Em resumo, todos os governos são culpados. Eles preferiram ignorar as evidências científicas da urgência da crise ambiental e climática que enfrentamos e falharam em trazer para a Rio+20 a vontade política e a liderança necessárias para transformar o sistema multilateral em algo mais significativo que um pôquer global que está jogando com o futuro do planeta.
A Rio+20 deixou claro que o sistema multilateral se encontra numa gigantesca transição e que ainda vai levar um bom tempo para que possa se recompor e produzir verdadeiros líderes globais da sustentabilidade.

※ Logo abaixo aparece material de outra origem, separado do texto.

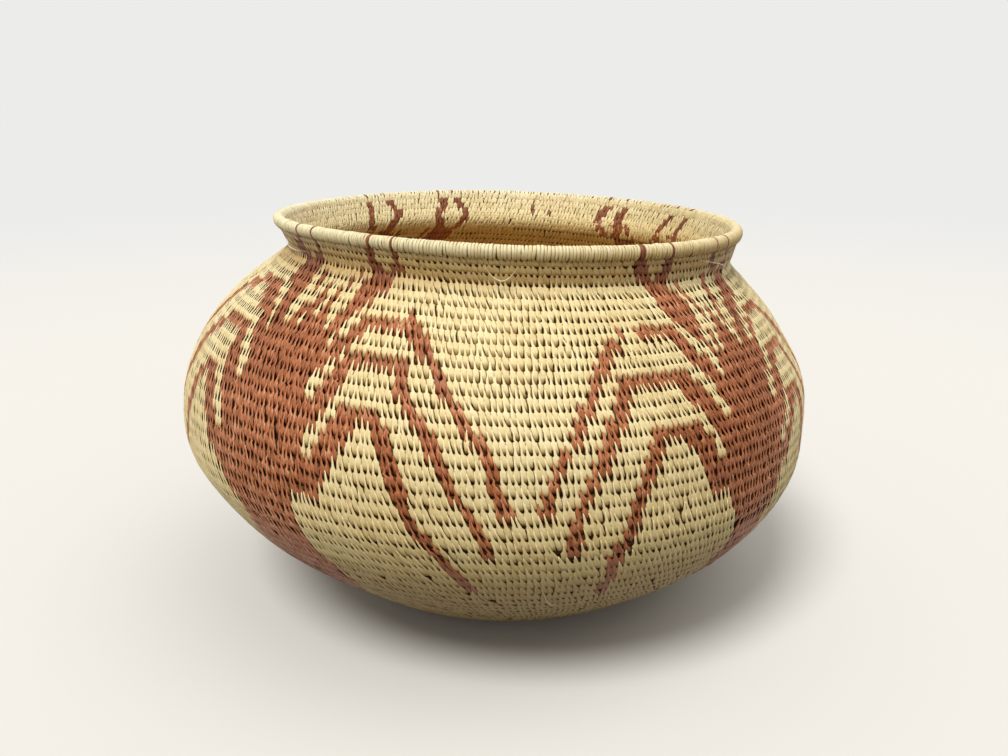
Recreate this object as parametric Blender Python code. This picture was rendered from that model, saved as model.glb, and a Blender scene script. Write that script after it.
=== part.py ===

Mas o planeta não vai esperar. Precisamos, portanto, transformar o fracasso da Rio+20 num chamado renovado para a ação de todos nós, individual e coletivamente. Grupos da sociedade civil e movimentos terão de se mobilizar mais e com mais força; negócios comprometidos terão de demandar e defender práticas sustentáveis de produção e consumo para se distinguir dos poluidores; governos em todos os níveis terão de ousar e liderar por meio de regulamentação eficiente e sustentável; mulheres, jovens, trabalhadores, camponeses e ecologistas terão de promover novas e mais eficientes alianças estratégicas; economistas terão de desenvolver com mais rapidez instrumentos econômicos para lidar com a prosperidade para todos, tendo outros parâmetros que não o crescimento como motor para a estabilidade econômica; e nós todos individualmente vamos ter de assumir nossa responsabilidade em promover outra cultura de bem-estar, revendo nossos padrões de consumo e nossos valores sociais.
Acima de tudo, o fracasso da Rio+20 é um chamado urgente para a luta contra nossa própria inércia e a inércia de nossos diplomatas e líderes em garantir um sistema multilateral capaz de enfrentar os problemas globais.
Ana Toni é economista e representante da Fundação Ford no Brasil.